**TASK DETAILS:**
Which lines hold the word "None"? Copy each of them from the material.

— Start of MATERIAL —

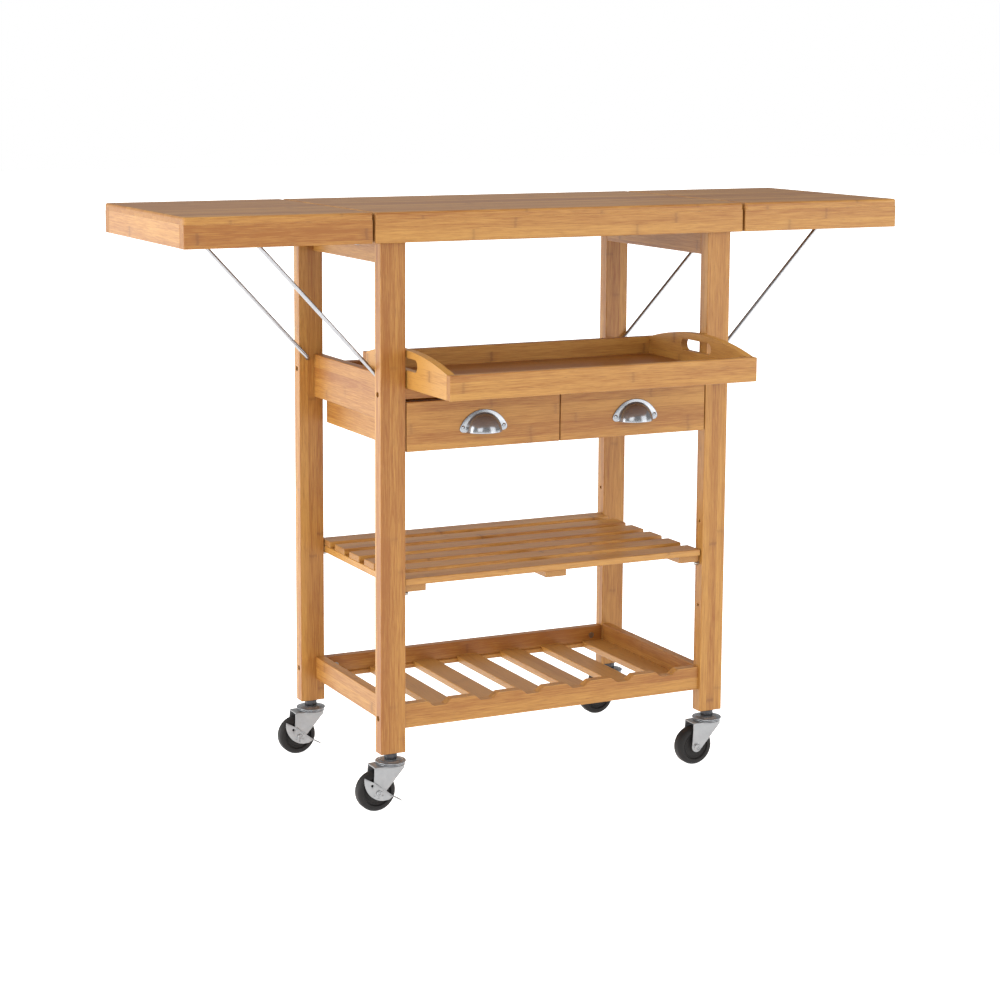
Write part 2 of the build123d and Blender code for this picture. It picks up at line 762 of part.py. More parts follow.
def make_hinge_half(side_x, y_middle, away, knuckles, pinned):
    """One half of a butt hinge: away is 1 for the leaf's half and -1 for the fixed one."""
    reach = lambda distance: side_x * (hinge_axis_x + away * distance)
    plate_heights = (board_bottom - hinge_plate_thickness, board_bottom)
    with BuildPart() as half:
        fill(
            (reach(knuckle_edge), reach(knuckle_edge + hinge_plate_width)),
            (y_middle - hinge_length / 2, y_middle + hinge_length / 2),
            plate_heights,
        )
        for low, high in knuckles:
            fill((reach(0), reach(knuckle_edge)), (y_middle + low, y_middle + high), plate_heights)
            start = (side_x * hinge_axis_x, y_middle + low, hinge_axis_z)
            rod(start, (0, 1, 0), hinge_knuckle_radius, high - low)
        start = (side_x * hinge_axis_x, y_middle - hinge_length / 2, hinge_axis_z)
        if pinned:
            rod(start, (0, 1, 0), hinge_pin_radius, hinge_length)
        else:
            rod(start, (0, 1, 0), hinge_pin_radius + running_clearance, hinge_length, Mode.SUBTRACT)
    return half.part


hinge_rows = (-hinge_offset_y, hinge_offset_y)
fixed_halves = [
    make_hinge_half(side_x, y, -1, outer_knuckles, True) for side_x, _ in sides for y in hinge_rows
]
save(fixed_halves, "hinge_fixed_plates")


# Leaves, each with its stiffening boards, its hinge halves and the catch for the wire stay
def make_leaf(side_x, side):
    save([make_panel(side_x * leaf_start, side_x * leaf_end)], f"leaf_panel_{side}")
    start = side_x * (leaf_start + board_recess)
    end = side_x * (leaf_end - board_recess)
    thickness = side_x * board_thickness
    save(make_long_boards(start, end), f"leaf_long_boards_{side}")
    cross_boards = [make_cross_board(start, start + thickness), make_cross_board(end - thickness, end)]
    save(cross_boards, f"leaf_cross_boards_{side}")
    halves = [make_hinge_half(side_x, y, 1, inner_knuckle, False) for y in hinge_rows]
    save(halves, f"hinge_leaf_plates_{side}")
    with BuildPart() as catch:
        bar_x = side_x * stay_bar_x
        catch_heights = (catch_bottom, panel_bottom)
        fill((bar_x - catch_width / 2, bar_x + catch_width / 2), (-catch_length / 2, catch_length / 2),
             catch_heights)
        fillet(catch.edges(), eased_edge)
        groove_centre = catch_bottom + catch_groove_depth - catch_groove_radius
        start = (bar_x, -catch_length / 2, groove_centre)
        rod(start, (0, 1, 0), catch_groove_radius, catch_length, Mode.SUBTRACT)
    save([catch.part], f"leaf_catch_{side}")


# Stays: one length of wire each, bent outwards at both ends into the legs
def make_stay(side_x, side):
    pivot_end = leg_facing + stay_pivot_depth
    pivot = (side_x * stay_pivot_x, stay_pivot_z)
    bar = (side_x * stay_bar_x, stay_bar_z)
    with BuildPart() as stay:
        with BuildLine() as route:
            FilletPolyline(
                (pivot[0], -pivot_end, pivot[1]),
                (pivot[0], -stay_arm_y, pivot[1]),
                (bar[0], -stay_arm_y, bar[1]),
                (bar[0], stay_arm_y, bar[1]),
                (pivot[0], stay_arm_y, pivot[1]),
                (pivot[0], pivot_end, pivot[1]),
                radius=[stay_pivot_bend, stay_corner_bend, stay_corner_bend, stay_pivot_bend],
            )
        with BuildSketch(Plane(origin=route.line @ 0, z_dir=route.line % 0)):
            Circle(wire_radius)
        sweep()
    save([stay.part], f"stay_{side}")


for side_x, side in sides:
    make_leaf(side_x, side)
    make_stay(side_x, side)

# Caster stems: threaded stem and nut above, king pin below, through the ball race's fixed cup
stems = []
for side_x, side_y, _ in corners:
    axis_x = side_x * leg_middle
    axis_y = side_y * leg_row
    head_bottom = fork_under - race_gap - king_pin_head_height
    with BuildPart() as stem:
        rod((axis_x, axis_y, race_top), (0, 0, 1), stem_radius, leg_bottom - race_top + stem_length)
        with BuildSketch(Plane((axis_x, axis_y, race_top))):
            RegularPolygon(stem_nut_flats / 2, 6, major_radius=False)
        extrude(amount=leg_bottom - race_top)
        rod((axis_x, axis_y, head_bottom), (0, 0, 1), king_pin_head_radius, king_pin_head_height)
        rod((axis_x, axis_y, head_bottom), (0, 0, 1), king_pin_radius, race_top - head_bottom)
        with BuildSketch(Plane((axis_x, axis_y, race_bottom))):
            Circle(race_radius)
        extrude(amount=race_height)
        rims = stem.edges().filter_by(GeomType.CIRCLE).filter_by(lambda e: e.radius > race_radius - 1)
        fillet(rims, race_height / 3)
    stems.append(stem.part)
save(stems, "caster_stems")


# Casters. All four trail to the left, as when the cart has just been pushed to the right.
def make_caster(side_x, side_y, corner):
    axis_x = side_x * leg_middle
    axis_y = side_y * leg_row
    axle_x = axis_x - caster_trail
    braked = corner in braked_corners
    with BuildPart() as fork:
        with BuildSketch(Plane((axis_x, axis_y, fork_under))):
            Circle(fork_disc_radius)
            with Locations(((fork_front - fork_rear) / 2, 0)):
                Rectangle(fork_front + fork_rear, 2 * fork_outer)
            Circle(king_pin_radius + race_gap, mode=Mode.SUBTRACT)
        extrude(amount=fork_top_metal)
        for face in (-fork_outer, fork_gap / 2):
            plate_plane = Plane((axis_x, axis_y + face, 0), x_dir=(1, 0, 0), z_dir=(0, -1, 0))
            with BuildSketch(plate_plane):
                with Locations((-caster_trail, wheel_radius)):
                    Circle(fork_boss_radius)
                with Locations(((fork_front - fork_rear) / 2, fork_under + fork_top_metal / 2)):
                    Rectangle(fork_front + fork_rear, fork_top_metal)
                make_hull()
                with Locations((-caster_trail, wheel_radius)):
                    Circle(axle_radius, mode=Mode.SUBTRACT)
            extrude(amount=-fork_metal)
    front_head_inner = fork_outer + (brake_metal + 2 * brake_gap if braked else 0)
    with BuildPart() as axle:
        start = (axle_x, axis_y - front_head_inner, wheel_radius)
        rod(start, (0, 1, 0), axle_radius, front_head_inner + fork_outer)
        rod(start, (0, -1, 0), axle_head_radius, axle_head_height)
        rod((axle_x, axis_y + fork_outer, wheel_radius), (0, 1, 0), axle_head_radius, axle_head_height)
    save([fork.part, axle.part], f"caster_fork_{corner}")

    axle_plane = Plane((axle_x, axis_y, wheel_radius), x_dir=(1, 0, 0), z_dir=(0, 0, 1))
    with BuildPart() as wheel:
        with BuildSketch(Plane(axle_plane.origin, x_dir=(0, 1, 0), z_dir=(1, 0, 0))) as section:
            rim_inner = wheel_radius - wheel_rim_depth
            with Locations((0, (wheel_radius + rim_inner) / 2)):
                Rectangle(wheel_width, wheel_rim_depth)
            fillet(section.vertices().group_by(Axis.Y)[-1], wheel_shoulder)
            with Locations((0, rim_inner / 2 + hub_radius / 2)):
                Rectangle(wheel_web_width, rim_inner - hub_radius + 1)
            bore_radius = axle_radius + running_clearance
            with Locations((0, (hub_radius + bore_radius) / 2)):
                Rectangle(hub_width, hub_radius - bore_radius)
        revolve(axis=Axis(axle_plane.origin, (0, 1, 0)))
    save([wheel.part], f"caster_wheel_{corner}")


for side_x, side_y, corner in corners:
    make_caster(side_x, side_y, corner)


def make_brake(side_y, corner):
    """A stamped lever on the axle's front end, with a foot pedal bent out at its heel."""
    axle_x = -leg_middle - caster_trail
    axis_y = side_y * leg_row
    lever_plane = Plane((axle_x, axis_y + brake_inner_face, wheel_radius), x_dir=(1, 0, 0), z_dir=(0, -1, 0))
    pedal_run = math.cos(math.radians(brake_pedal_slope))
    pedal_rise = math.sin(math.radians(brake_pedal_slope))
    heel_along = brake_heel[0] * pedal_run + brake_heel[1] * pedal_rise
    clear_radius = wheel_radius + brake_pedal_past_rim
    clear_of_rim = math.sqrt(heel_along**2 - math.hypot(*brake_heel) ** 2 + clear_radius**2) - heel_along
    pedal_length = clear_of_rim + brake_pedal_wide_length
    with BuildPart() as lever:
        with BuildSketch(lever_plane) as lever_outline:
            with BuildLine():
                Polyline(brake_tip, brake_shoulder, brake_heel, brake_toe, brake_belly)
                ThreePointArc(brake_belly, brake_back, brake_tip)
            make_face()
            fillet(lever_outline.vertices().sort_by(Axis.X)[0], 1.0)
            Circle(axle_radius + running_clearance, mode=Mode.SUBTRACT)
            with Locations(brake_hole_at):
                Circle(brake_hole_radius, mode=Mode.SUBTRACT)
        extrude(amount=brake_metal)
        # Pedal strip: narrow beside the wheel, full width past its rim
        pedal_plane = Plane(
            (axle_x + brake_heel[0], axis_y + brake_outer_face - brake_flange_width,
             wheel_radius + brake_heel[1]),
            x_dir=(pedal_run, 0, pedal_rise),
            z_dir=(-pedal_rise, 0, pedal_run),
        )
        narrow_width = brake_flange_width + brake_metal
        with BuildSketch(pedal_plane):
            with Locations((-2 * brake_metal, 0)):
                Rectangle(pedal_length + 2 * brake_metal, narrow_width, align=(Align.MIN, Align.MIN))
            with Locations((clear_of_rim, 0)):
                Rectangle(brake_pedal_wide_length, brake_pedal_width, align=(Align.MIN, Align.MIN))
        extrude(amount=-brake_metal)
    save([lever.part], f"brake_lever_{corner}")


for side_y, corner in ((-1, "front_left"), (1, "back_left")):
    make_brake(side_y, corner)
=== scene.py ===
import math
import bpy
from mathutils import Matrix, Vector


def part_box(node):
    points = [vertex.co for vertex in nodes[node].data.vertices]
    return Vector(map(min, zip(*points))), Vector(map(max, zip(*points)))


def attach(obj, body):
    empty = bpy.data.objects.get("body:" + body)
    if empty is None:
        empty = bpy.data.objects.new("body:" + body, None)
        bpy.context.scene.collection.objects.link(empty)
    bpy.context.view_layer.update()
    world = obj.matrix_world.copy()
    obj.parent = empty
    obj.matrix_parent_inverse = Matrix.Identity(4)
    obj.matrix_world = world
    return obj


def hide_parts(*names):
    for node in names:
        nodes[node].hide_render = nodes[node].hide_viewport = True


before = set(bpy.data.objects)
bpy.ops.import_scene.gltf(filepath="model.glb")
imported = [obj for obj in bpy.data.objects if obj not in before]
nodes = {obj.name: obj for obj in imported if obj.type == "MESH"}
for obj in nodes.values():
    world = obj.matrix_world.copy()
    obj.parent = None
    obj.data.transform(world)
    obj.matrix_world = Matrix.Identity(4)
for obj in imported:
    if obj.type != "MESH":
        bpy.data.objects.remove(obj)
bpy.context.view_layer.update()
mm = 0.001
corners = ("front_left", "front_right", "back_left", "back_right")
sides = ("left", "right")
print("frame loaded:", len(nodes), "nodes")

# Camera: stands to the front left, a little above the worktop
viewer = dict(place=(-1.5837, -3.0615, 1.0833), turn=-0.4469, tilt=-0.1452, roll=0.0035,
              lens=82.1, shiftX=0.04, shiftY=-0.10)
cameraData = bpy.data.cameras.new("camera")
cameraData.lens = viewer["lens"]
cameraData.shift_x = viewer["shiftX"]
cameraData.shift_y = viewer["shiftY"]
camera = bpy.data.objects.new("camera", cameraData)
bpy.context.scene.collection.objects.link(camera)
camera.matrix_world = (
    Matrix.Translation(viewer["place"])
    @ Matrix.Rotation(viewer["turn"], 4, "Z")
    @ Matrix.Rotation(math.pi / 2 + viewer["tilt"], 4, "X")
    @ Matrix.Rotation(viewer["roll"], 4, "Z")
)
bpy.context.scene.camera = camera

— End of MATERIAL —

**TASK RESULT:**
    if empty is None:
        empty = bpy.data.objects.new("body:" + body, None)
    obj.parent = None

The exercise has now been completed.